/analytics-platform-ops

Ops and deployment resources for MOJ Analytics platform

Primary LanguageHCL

MOJ Analytics Platform Ops and Infrastructure

A collection of Terraform resources for AWS infrastructure, and Kubernetes resources for the Kubernetes-based Analytics platform.

Directory structure

  • infra Terraform resources for AWS infrastructure and Kops resources for Kubernetes clusters
  • jenkinsfiles Jenkins scripts for deployment and management tasks
  • k8s-resources Kubernetes resources that can be deployed as-is with kubectl apply
  • k8s-templates Templated Kubernetes resources that require variable interpolation before deployment. These templates use Go-style {{.Variables}}, although currently Jenkinsfiles interpolate variables using sed rather than Go.

Infrastructure Overview

A combination of Terraform and Kops are used to create and manage AWS environments and Kubernetes clusters.

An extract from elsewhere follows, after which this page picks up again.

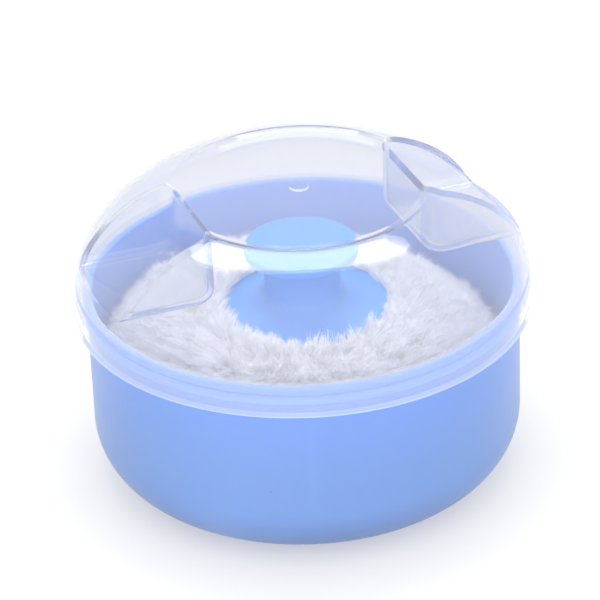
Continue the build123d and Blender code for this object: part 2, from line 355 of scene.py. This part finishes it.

Kops is used to provision and manage Kubernetes clusters (EC2 instances, ELBs, Security Groups, AutoScaling Groups, Route53 DNS entries, etc).

Terraform is used to provision non-Kubernetes/off-cluster resources (VPC, NAT Gateways, RDS, S3, EFS, IAM, etc).

Because both Terraform and Kops create AWS resources, and in two different phases, the order of execution during environment creation, and separation of responsibilities between the two is important. The current high-level execution plan is:

  1. terraform apply for 'global' resources shared across all environments. This currently consists of root DNS records, and S3 buckets for Terraform and Kops state storage. These resources only needed to be created once for all environments.
  2. terraform apply for the specific environment. This creates the VPC, subnets, gateways etc. for non-cluster resources (RDS etc.), env-specific DNS records, S3 data buckets for the platform, and EFS file storage.
  3. kops create|update cluster for the Kubernetes cluster itself. This creates EC2 instances, AutoScaling groups, Security Groups, ELBs, etc. within the Terraform-created VPC.

Both Kops and Terraform require valid AWS credentials in ~/.aws/credentials

Secrets and git-crypt

Terraform terraform.tfvars files and some Kubernetes resources (notably ingress rules) contain sensitive information, so are encrypted using git-crypt. To work with this repository you must ask a repo member or admin to add your GPG key.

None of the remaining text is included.